John Shade's wife, née Irondell (which comes not from a little valley yielding iron ore but from the French for "swallow"). She was a few months his senior. I understand she came of Canadian stock, as did Shade's maternal grandmother (a first cousin of Sybil's grandfather, if I am not greatly mistaken).
From the very first I tried to behave with the utmost courtesy toward my friend's wife, and from the very first she disliked and distrusted me. I was to learn later that when alluding to me in public she used to call me "an elephantine tick; a king-sized botfly; a macaco worm; the monstrous parasite of a genius." I pardon her - her and everybody. (note to Line 247)
In Van’s and Ada’s jingles that they compose in “Ardis the First” mon Adèle rhymes with l’hirondelle and ma Lucile, with l’hirondelle agile:
Oh! qui me rendra, mon Adèle,
Et ma montagne et l’hirondelle
Oh! qui me rendra ma Lucile,
La Dore et l’hirondelle agile? (1.22)
When Van revisits Ardis four years later, Ada tells him that she has given up all that stuff:
‘My teacher,’ she said, ‘at the Drama School thinks I’m better in farces than in tragedy. If they only knew!’
‘There is nothing to know,’ retorted Van. ‘Nothing, nothing has changed! But that’s the general impression, it was too dim down there for details, we’ll examine them tomorrow on our little island: "My sister, do you still recall..."’
‘Oh shut up!’ said Ada. ‘I’ve given up all that stuff — petits vers, vers de soie...’
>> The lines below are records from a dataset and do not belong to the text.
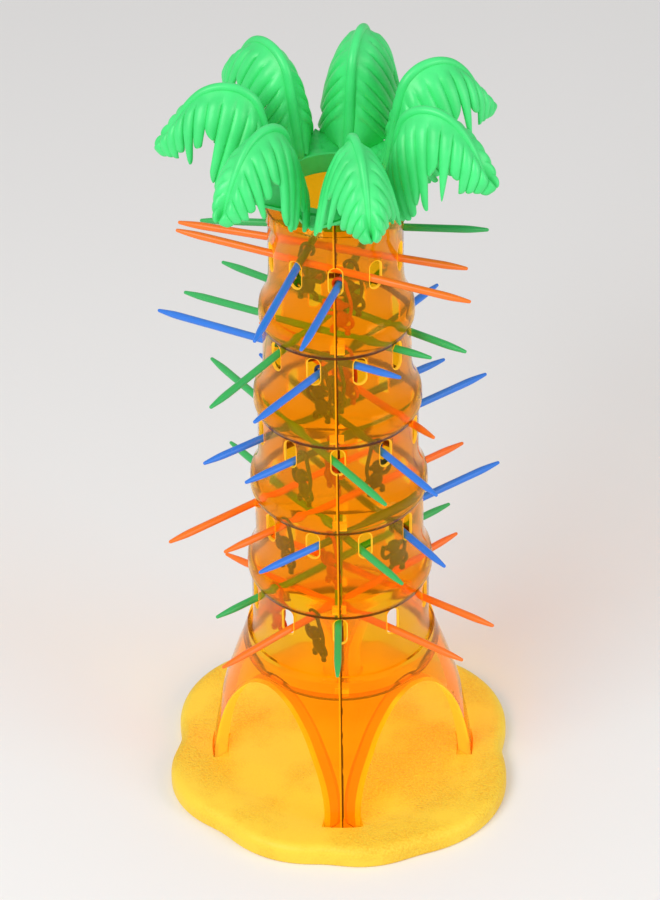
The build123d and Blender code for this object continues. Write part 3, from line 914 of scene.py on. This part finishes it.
def arch_outline(extra):
    """The outline of an arch in the skirt, wider by an extra distance."""
    low = foot_height - extra - socket_gap
    half, rise = arch_half_width + extra, arch_height + extra
    knots = [(half * out, base_height + rise * up) for out, up in arch_outline_shares]
    knots += [(-x, z) for x, z in reversed(knots[:-1])]
    return section_line(knots, arch_steps, (0, 1), (0, -1)) + [(-half, low), (half, low)]


def slot_outline(tier, rim):
    """The outline of a slot of one bell, wider by a rim."""
    outline = []
    half = slot_width / 2 + rim
    rise = (slot_height - slot_width) / 2
    for way in (1, -1):
        for k in range(slot_end_steps + 1):
            turn = math.pi * k / slot_end_steps
            height = slot_centre(tier) + way * (rise + half * math.sin(turn))
            outline.append((way * half * math.cos(turn), height))
    return outline


def marked(mesh, look):
    """The mesh with every face in one of the trunk's materials."""
    mesh.polygons.foreach_set("material_index", [look] * len(mesh.polygons))
    return mesh


def trunk_tool(part, materials, look):
    """A mesh of a part that knows all the trunk's materials, with every face in one of them."""
    mesh = finished_mesh("tool", *part)
    for material in materials:
        mesh.materials.append(material)
    return marked(mesh, look)


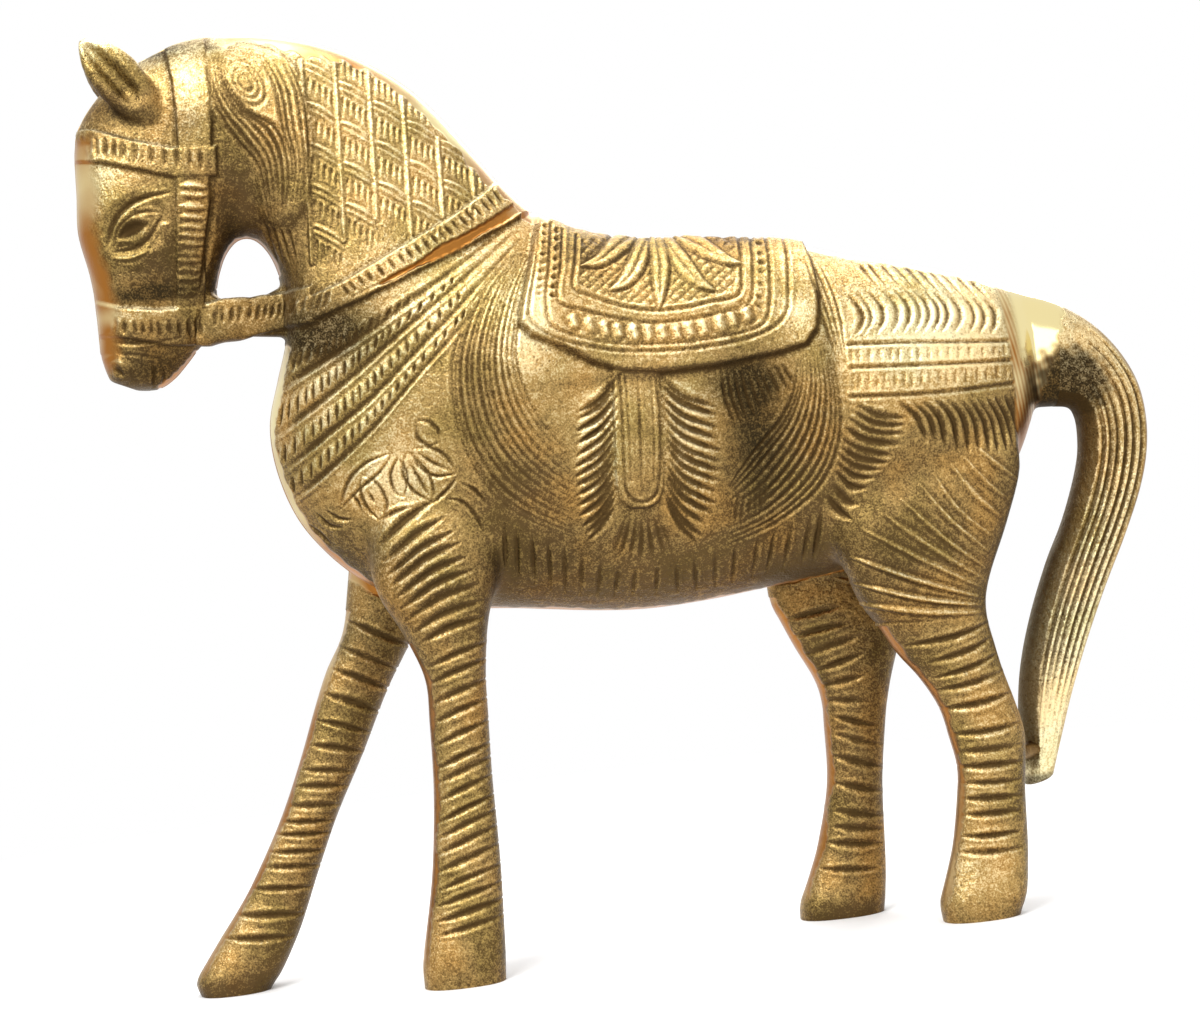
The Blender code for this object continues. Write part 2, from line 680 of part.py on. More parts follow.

‘Come, come,’ cried Van, ‘some of the rhymes were magnificent arcrobatics on the part of the child’s mind: "Oh! qui me rendra, ma Lucile, et le grand chêne and zee big hill." Little Lucile,’ he added in an effort to dissipate her frowns with a joke, ‘little Lucile has become so peachy that I think I’ll switch over to her if you keep losing your temper like that. I remember the first time you got cross with me was when I chucked a stone at a statue and frightened a finch. That’s memory!’ (1.31)
On the last day of their long lives Ada tells Van that he should have married Lucette (“the one sitting feet up, in ballerina black, on the stone balustrade”), Van’s and Ada’s half-sister whom they teased to death.